Friday, 18 April 2014

"I Have A Feeling We're Not in Kansas Any more"

There's something powerful about this time of year. Loss, pain and renewal are never too far away from an internal dialogue that cuts across faith, belief and religion, hopefully re-emphasising something we all know and might not quite understand: that we are part of something bigger. Just how big can be a surprise.
I found out earlier this year that the excellent Red Shoes  http://www.redshoes-music.com/ were due to play at Birmingham's Symphony Hall "Folk for Free" event on the 17th of April.

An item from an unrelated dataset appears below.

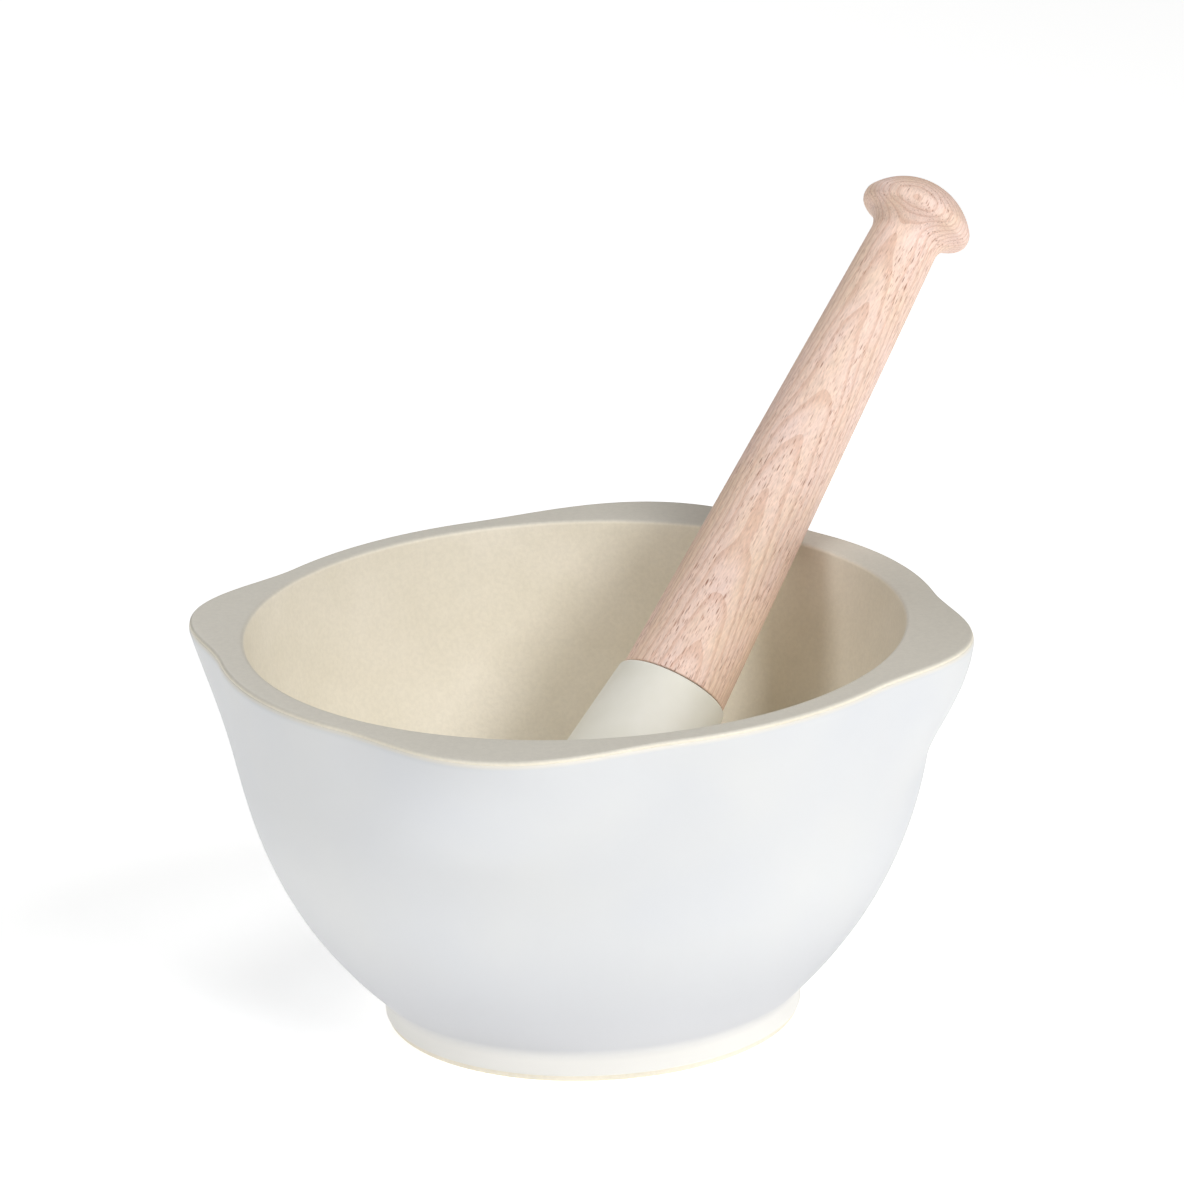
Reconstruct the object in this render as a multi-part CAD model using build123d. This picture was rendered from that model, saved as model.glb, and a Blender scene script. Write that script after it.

And here they are sound-checking the set, looking out over Birmingham's Centenary Square. I found out on arrival that this was to be the last one in a series of Folk for Free events that have been held in the reception area.
As the reception area filled the growing audience used the upper tiers to see and hear what turned out to be heart jolting event. The sound check was better than some gigs I've attended and as it tool place old acquaintances were being renewed and people were connecting and smiling and anticipating.
The band honoured the special nature of the event, the last of its kind and I'm guessing, a casualty of what are blandly labelled as "spending cuts". They honoured it because they are exceptionally talented, unfailingly gracious and ever so "unaffected" by their talent teaming socially accessible and fun to be with. And then they play and sing.
.....and something transcendent happens. I looked around the auditorium as the band weaved a collective narrative of powerful imagery, strong emotions and music so technically well crafted it is neither the portrait or the frame of a beautiful sound picture


I watched casual observers become enthralled and felt the unmistakable "vibe" of an audience willing the band on to give them more. Unobtrusive percussion, a violin that has a breath of its own and an always "oh so appropriate" input from two skilled and gifted guitarists who work off each other seamlessly.


Applause didn't happen: it burst! The Red Shoes songs touch painful places, challenge the assumed right of the privileged to ride (sic) over the law of the land and so doing hold an engaged audience in a very special place throughout.
Their encore was a unique event: an ending not only to a great set but a great idea, that music and meeting people are one and the same thing and that this should be allowed and encouraged to happen producing a healing and renewing balm in an increasingly disjointed and fractured society. Without stretching the  Easter metaphor too far, I hope a resurrection of a great idea isn't too far away and wouldn't it be great if Red Shoes could open the next incarnation.